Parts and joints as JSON

**********

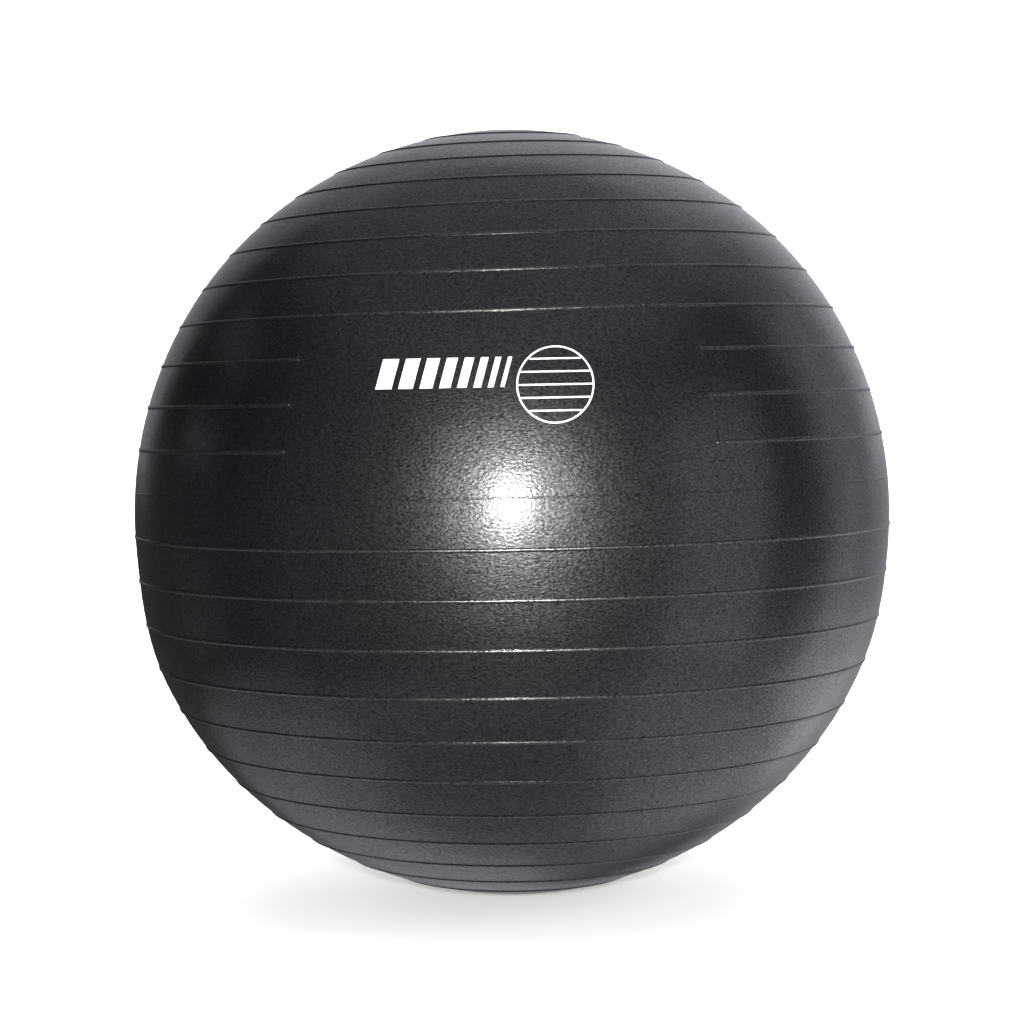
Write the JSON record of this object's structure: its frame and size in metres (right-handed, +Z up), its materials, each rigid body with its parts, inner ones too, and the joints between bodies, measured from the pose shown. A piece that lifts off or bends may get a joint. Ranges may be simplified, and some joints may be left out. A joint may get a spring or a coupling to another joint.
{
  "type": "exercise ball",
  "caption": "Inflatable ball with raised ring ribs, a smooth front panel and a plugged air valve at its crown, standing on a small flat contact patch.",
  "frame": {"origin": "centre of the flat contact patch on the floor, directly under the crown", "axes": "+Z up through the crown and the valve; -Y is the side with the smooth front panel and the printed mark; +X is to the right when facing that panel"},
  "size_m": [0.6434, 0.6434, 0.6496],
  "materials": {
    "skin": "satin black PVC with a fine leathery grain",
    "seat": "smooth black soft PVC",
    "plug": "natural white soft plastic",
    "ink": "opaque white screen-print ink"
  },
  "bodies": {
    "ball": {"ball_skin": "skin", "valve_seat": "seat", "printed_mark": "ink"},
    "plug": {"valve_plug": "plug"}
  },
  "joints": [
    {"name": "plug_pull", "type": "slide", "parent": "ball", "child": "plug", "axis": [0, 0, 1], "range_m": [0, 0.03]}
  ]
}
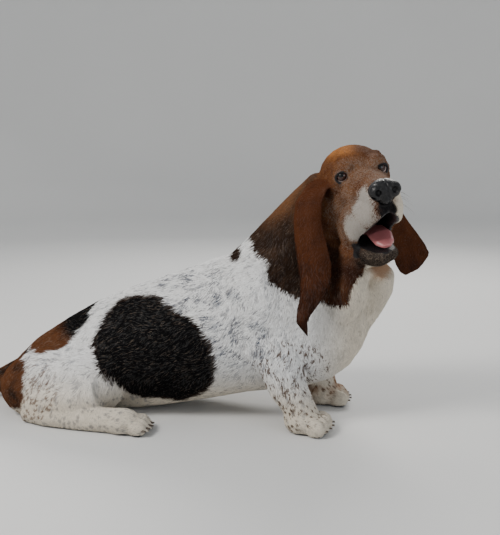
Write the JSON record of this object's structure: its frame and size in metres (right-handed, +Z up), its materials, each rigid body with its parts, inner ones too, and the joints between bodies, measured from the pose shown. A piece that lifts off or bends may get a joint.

**********

** Written task **
Copy every line exactly. Leave nothing out.

** Worked solution **
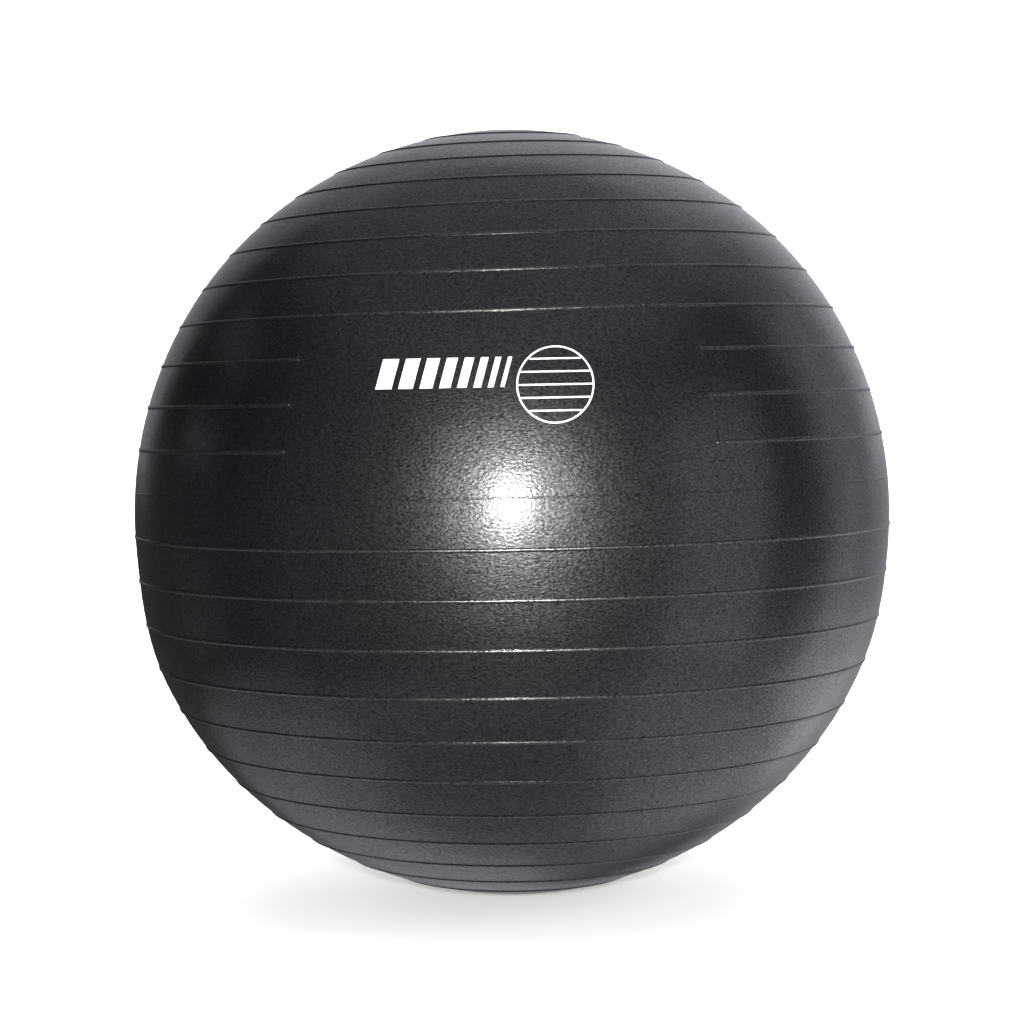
Write the JSON record of this object's structure: its frame and size in metres (right-handed, +Z up), its materials, each rigid body with its parts, inner ones too, and the joints between bodies, measured from the pose shown. A piece that lifts off or bends may get a joint. Ranges may be simplified, and some joints may be left out. A joint may get a spring or a coupling to another joint.
{
  "type": "exercise ball",
  "caption": "Inflatable ball with raised ring ribs, a smooth front panel and a plugged air valve at its crown, standing on a small flat contact patch.",
  "frame": {"origin": "centre of the flat contact patch on the floor, directly under the crown", "axes": "+Z up through the crown and the valve; -Y is the side with the smooth front panel and the printed mark; +X is to the right when facing that panel"},
  "size_m": [0.6434, 0.6434, 0.6496],
  "materials": {
    "skin": "satin black PVC with a fine leathery grain",
    "seat": "smooth black soft PVC",
    "plug": "natural white soft plastic",
    "ink": "opaque white screen-print ink"
  },
  "bodies": {
    "ball": {"ball_skin": "skin", "valve_seat": "seat", "printed_mark": "ink"},
    "plug": {"valve_plug": "plug"}
  },
  "joints": [
    {"name": "plug_pull", "type": "slide", "parent": "ball", "child": "plug", "axis": [0, 0, 1], "range_m": [0, 0.03]}
  ]
}
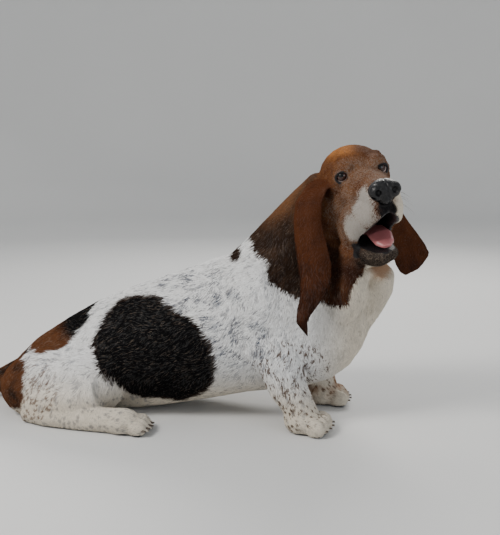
Write the JSON record of this object's structure: its frame and size in metres (right-handed, +Z up), its materials, each rigid body with its parts, inner ones too, and the joints between bodies, measured from the pose shown. A piece that lifts off or bends may get a joint.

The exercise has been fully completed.